++++ Stored data
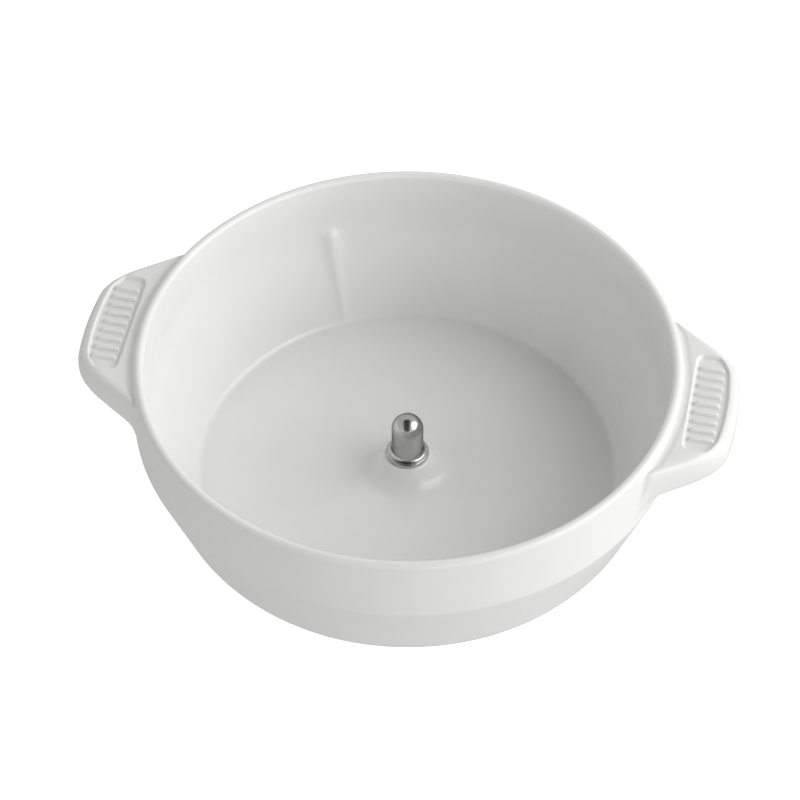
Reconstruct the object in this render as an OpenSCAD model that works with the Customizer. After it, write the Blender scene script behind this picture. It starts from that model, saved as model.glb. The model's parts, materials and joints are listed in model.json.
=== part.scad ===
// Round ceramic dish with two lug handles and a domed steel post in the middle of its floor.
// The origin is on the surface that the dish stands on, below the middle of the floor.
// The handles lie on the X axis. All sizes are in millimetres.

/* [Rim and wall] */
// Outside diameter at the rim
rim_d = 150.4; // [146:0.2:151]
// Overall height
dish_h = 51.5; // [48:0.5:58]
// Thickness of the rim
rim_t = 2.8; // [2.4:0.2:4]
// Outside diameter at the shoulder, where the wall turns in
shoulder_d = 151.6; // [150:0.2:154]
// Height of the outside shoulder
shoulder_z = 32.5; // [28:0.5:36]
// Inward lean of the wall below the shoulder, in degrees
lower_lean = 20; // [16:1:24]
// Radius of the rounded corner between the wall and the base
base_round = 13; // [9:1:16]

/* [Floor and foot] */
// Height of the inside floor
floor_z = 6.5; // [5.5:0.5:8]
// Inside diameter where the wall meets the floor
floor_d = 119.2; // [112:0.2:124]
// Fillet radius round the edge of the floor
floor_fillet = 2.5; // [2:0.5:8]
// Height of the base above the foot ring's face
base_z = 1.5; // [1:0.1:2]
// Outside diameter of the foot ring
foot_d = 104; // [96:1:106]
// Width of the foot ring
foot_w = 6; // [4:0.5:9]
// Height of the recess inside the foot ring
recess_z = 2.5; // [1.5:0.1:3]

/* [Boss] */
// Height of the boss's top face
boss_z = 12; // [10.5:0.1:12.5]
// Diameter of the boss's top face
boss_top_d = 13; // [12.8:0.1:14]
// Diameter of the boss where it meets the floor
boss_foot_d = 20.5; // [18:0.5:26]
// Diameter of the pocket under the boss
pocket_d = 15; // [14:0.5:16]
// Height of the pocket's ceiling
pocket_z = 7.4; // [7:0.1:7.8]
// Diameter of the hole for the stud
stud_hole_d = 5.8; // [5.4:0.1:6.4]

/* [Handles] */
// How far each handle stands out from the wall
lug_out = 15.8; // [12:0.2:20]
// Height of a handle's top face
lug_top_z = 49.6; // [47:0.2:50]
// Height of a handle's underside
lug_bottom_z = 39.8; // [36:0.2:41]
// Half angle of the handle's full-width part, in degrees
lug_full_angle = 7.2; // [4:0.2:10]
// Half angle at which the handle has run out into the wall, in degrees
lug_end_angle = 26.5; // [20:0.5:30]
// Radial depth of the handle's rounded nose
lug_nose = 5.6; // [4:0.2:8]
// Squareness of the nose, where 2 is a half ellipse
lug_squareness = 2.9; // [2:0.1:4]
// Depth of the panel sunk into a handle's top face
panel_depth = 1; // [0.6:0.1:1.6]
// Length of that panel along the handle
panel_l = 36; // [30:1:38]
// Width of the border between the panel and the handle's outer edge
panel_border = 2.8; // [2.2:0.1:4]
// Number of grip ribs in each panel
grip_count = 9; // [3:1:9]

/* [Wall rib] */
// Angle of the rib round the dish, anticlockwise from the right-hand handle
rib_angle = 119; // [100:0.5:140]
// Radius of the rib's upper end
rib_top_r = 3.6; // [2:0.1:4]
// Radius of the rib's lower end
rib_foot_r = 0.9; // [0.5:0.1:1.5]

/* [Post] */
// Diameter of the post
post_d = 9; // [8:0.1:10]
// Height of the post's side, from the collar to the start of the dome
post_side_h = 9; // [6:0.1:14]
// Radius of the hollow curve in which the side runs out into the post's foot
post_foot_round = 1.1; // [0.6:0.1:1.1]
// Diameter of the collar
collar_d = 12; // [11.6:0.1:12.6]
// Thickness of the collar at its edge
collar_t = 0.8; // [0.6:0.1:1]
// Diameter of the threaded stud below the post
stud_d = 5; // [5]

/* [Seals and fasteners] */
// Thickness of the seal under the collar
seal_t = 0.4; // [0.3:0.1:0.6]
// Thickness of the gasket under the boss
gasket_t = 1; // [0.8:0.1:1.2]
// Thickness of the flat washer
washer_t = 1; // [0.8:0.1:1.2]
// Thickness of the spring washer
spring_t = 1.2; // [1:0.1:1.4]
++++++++
▶ [What to produce] Set down, exactly as written, each line of the data from its opening line through the one containing "are in millimetres.". Output nothing more.

▶ [Task output]
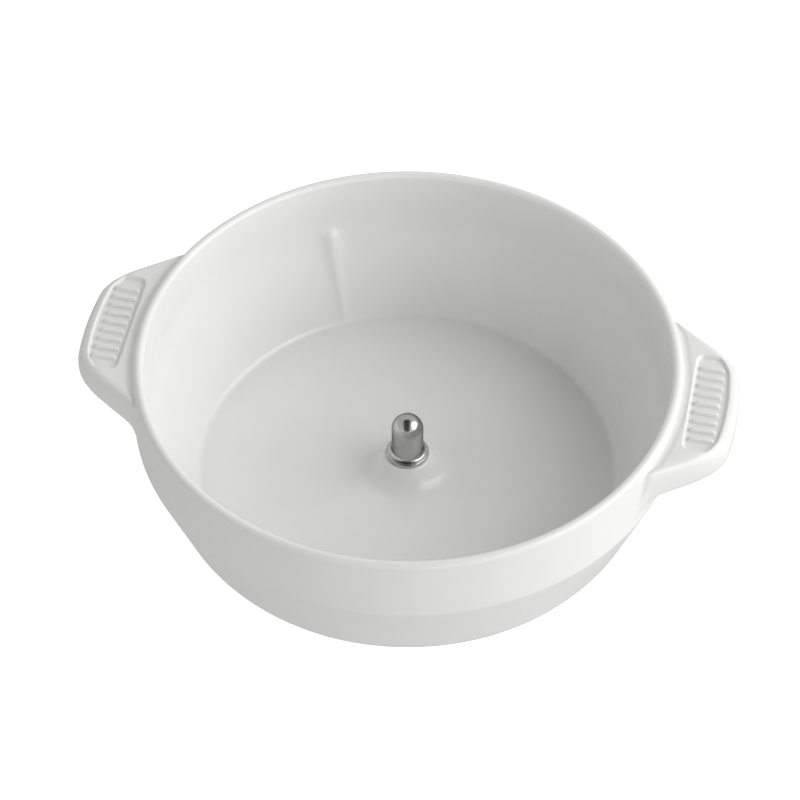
Reconstruct the object in this render as an OpenSCAD model that works with the Customizer. After it, write the Blender scene script behind this picture. It starts from that model, saved as model.glb. The model's parts, materials and joints are listed in model.json.
=== part.scad ===
// Round ceramic dish with two lug handles and a domed steel post in the middle of its floor.
// The origin is on the surface that the dish stands on, below the middle of the floor.
// The handles lie on the X axis. All sizes are in millimetres.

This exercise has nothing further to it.